— begin —

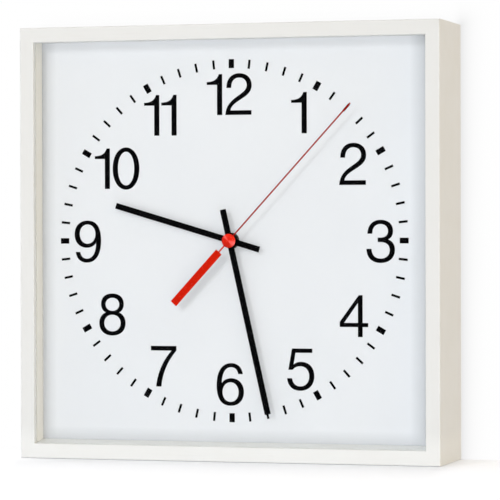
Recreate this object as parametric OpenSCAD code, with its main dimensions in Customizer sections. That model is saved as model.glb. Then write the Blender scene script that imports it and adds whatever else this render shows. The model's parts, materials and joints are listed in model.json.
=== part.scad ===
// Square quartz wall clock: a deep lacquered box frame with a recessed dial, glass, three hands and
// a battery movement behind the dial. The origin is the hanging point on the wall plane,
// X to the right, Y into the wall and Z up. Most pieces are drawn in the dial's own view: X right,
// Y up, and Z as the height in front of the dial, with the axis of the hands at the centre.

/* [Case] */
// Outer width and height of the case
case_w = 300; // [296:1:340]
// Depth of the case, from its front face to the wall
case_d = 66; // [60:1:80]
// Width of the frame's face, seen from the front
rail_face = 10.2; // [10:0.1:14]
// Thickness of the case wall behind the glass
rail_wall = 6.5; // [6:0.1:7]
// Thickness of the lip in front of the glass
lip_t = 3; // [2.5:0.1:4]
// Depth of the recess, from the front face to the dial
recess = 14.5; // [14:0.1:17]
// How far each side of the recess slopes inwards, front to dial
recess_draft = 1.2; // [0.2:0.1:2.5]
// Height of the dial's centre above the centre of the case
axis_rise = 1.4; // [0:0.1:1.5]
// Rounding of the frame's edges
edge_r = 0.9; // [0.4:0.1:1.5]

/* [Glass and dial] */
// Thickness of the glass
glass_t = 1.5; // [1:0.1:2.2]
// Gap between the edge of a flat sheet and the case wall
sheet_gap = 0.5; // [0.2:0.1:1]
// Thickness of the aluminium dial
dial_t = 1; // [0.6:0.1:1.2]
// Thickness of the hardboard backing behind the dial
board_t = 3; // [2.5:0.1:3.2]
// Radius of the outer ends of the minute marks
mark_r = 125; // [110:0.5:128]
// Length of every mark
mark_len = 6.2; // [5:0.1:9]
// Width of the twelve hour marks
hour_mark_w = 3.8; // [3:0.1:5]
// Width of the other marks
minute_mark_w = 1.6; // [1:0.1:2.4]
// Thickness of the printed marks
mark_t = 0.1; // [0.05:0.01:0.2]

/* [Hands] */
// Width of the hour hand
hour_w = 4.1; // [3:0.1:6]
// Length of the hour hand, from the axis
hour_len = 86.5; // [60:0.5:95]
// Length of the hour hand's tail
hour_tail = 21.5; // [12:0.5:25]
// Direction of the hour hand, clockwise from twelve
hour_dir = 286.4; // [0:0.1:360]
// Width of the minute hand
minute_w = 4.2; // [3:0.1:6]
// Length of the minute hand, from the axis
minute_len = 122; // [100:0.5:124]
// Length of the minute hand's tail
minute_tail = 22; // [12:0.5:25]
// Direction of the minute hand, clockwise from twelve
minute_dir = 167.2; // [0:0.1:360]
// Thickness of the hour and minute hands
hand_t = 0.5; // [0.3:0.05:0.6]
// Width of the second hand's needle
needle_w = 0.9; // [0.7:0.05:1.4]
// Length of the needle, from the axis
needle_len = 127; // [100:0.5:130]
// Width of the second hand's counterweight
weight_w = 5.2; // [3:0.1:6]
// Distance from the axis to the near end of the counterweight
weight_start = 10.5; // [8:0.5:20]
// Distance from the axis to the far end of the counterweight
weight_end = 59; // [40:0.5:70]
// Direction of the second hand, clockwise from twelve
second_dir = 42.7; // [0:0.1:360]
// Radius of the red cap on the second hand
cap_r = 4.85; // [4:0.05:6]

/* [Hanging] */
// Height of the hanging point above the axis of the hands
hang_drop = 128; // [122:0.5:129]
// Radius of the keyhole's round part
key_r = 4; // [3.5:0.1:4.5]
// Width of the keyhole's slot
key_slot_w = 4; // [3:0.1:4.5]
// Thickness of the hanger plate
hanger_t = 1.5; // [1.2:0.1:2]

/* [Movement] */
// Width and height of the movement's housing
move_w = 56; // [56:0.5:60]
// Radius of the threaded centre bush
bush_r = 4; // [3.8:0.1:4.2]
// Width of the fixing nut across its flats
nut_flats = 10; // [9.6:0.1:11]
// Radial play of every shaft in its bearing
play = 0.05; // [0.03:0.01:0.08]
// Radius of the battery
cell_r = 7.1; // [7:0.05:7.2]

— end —

What to work on.
Print the complete listing again, exactly as it stands.

Response below.
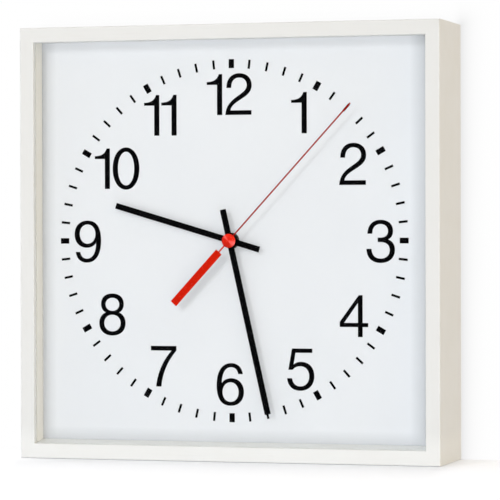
Recreate this object as parametric OpenSCAD code, with its main dimensions in Customizer sections. That model is saved as model.glb. Then write the Blender scene script that imports it and adds whatever else this render shows. The model's parts, materials and joints are listed in model.json.
=== part.scad ===
// Square quartz wall clock: a deep lacquered box frame with a recessed dial, glass, three hands and
// a battery movement behind the dial. The origin is the hanging point on the wall plane,
// X to the right, Y into the wall and Z up. Most pieces are drawn in the dial's own view: X right,
// Y up, and Z as the height in front of the dial, with the axis of the hands at the centre.

/* [Case] */
// Outer width and height of the case
case_w = 300; // [296:1:340]
// Depth of the case, from its front face to the wall
case_d = 66; // [60:1:80]
// Width of the frame's face, seen from the front
rail_face = 10.2; // [10:0.1:14]
// Thickness of the case wall behind the glass
rail_wall = 6.5; // [6:0.1:7]
// Thickness of the lip in front of the glass
lip_t = 3; // [2.5:0.1:4]
// Depth of the recess, from the front face to the dial
recess = 14.5; // [14:0.1:17]
// How far each side of the recess slopes inwards, front to dial
recess_draft = 1.2; // [0.2:0.1:2.5]
// Height of the dial's centre above the centre of the case
axis_rise = 1.4; // [0:0.1:1.5]
// Rounding of the frame's edges
edge_r = 0.9; // [0.4:0.1:1.5]

/* [Glass and dial] */
// Thickness of the glass
glass_t = 1.5; // [1:0.1:2.2]
// Gap between the edge of a flat sheet and the case wall
sheet_gap = 0.5; // [0.2:0.1:1]
// Thickness of the aluminium dial
dial_t = 1; // [0.6:0.1:1.2]
// Thickness of the hardboard backing behind the dial
board_t = 3; // [2.5:0.1:3.2]
// Radius of the outer ends of the minute marks
mark_r = 125; // [110:0.5:128]
// Length of every mark
mark_len = 6.2; // [5:0.1:9]
// Width of the twelve hour marks
hour_mark_w = 3.8; // [3:0.1:5]
// Width of the other marks
minute_mark_w = 1.6; // [1:0.1:2.4]
// Thickness of the printed marks
mark_t = 0.1; // [0.05:0.01:0.2]

/* [Hands] */
// Width of the hour hand
hour_w = 4.1; // [3:0.1:6]
// Length of the hour hand, from the axis
hour_len = 86.5; // [60:0.5:95]
// Length of the hour hand's tail
hour_tail = 21.5; // [12:0.5:25]
// Direction of the hour hand, clockwise from twelve
hour_dir = 286.4; // [0:0.1:360]
// Width of the minute hand
minute_w = 4.2; // [3:0.1:6]
// Length of the minute hand, from the axis
minute_len = 122; // [100:0.5:124]
// Length of the minute hand's tail
minute_tail = 22; // [12:0.5:25]
// Direction of the minute hand, clockwise from twelve
minute_dir = 167.2; // [0:0.1:360]
// Thickness of the hour and minute hands
hand_t = 0.5; // [0.3:0.05:0.6]
// Width of the second hand's needle
needle_w = 0.9; // [0.7:0.05:1.4]
// Length of the needle, from the axis
needle_len = 127; // [100:0.5:130]
// Width of the second hand's counterweight
weight_w = 5.2; // [3:0.1:6]
// Distance from the axis to the near end of the counterweight
weight_start = 10.5; // [8:0.5:20]
// Distance from the axis to the far end of the counterweight
weight_end = 59; // [40:0.5:70]
// Direction of the second hand, clockwise from twelve
second_dir = 42.7; // [0:0.1:360]
// Radius of the red cap on the second hand
cap_r = 4.85; // [4:0.05:6]

/* [Hanging] */
// Height of the hanging point above the axis of the hands
hang_drop = 128; // [122:0.5:129]
// Radius of the keyhole's round part
key_r = 4; // [3.5:0.1:4.5]
// Width of the keyhole's slot
key_slot_w = 4; // [3:0.1:4.5]
// Thickness of the hanger plate
hanger_t = 1.5; // [1.2:0.1:2]

/* [Movement] */
// Width and height of the movement's housing
move_w = 56; // [56:0.5:60]
// Radius of the threaded centre bush
bush_r = 4; // [3.8:0.1:4.2]
// Width of the fixing nut across its flats
nut_flats = 10; // [9.6:0.1:11]
// Radial play of every shaft in its bearing
play = 0.05; // [0.03:0.01:0.08]
// Radius of the battery
cell_r = 7.1; // [7:0.05:7.2]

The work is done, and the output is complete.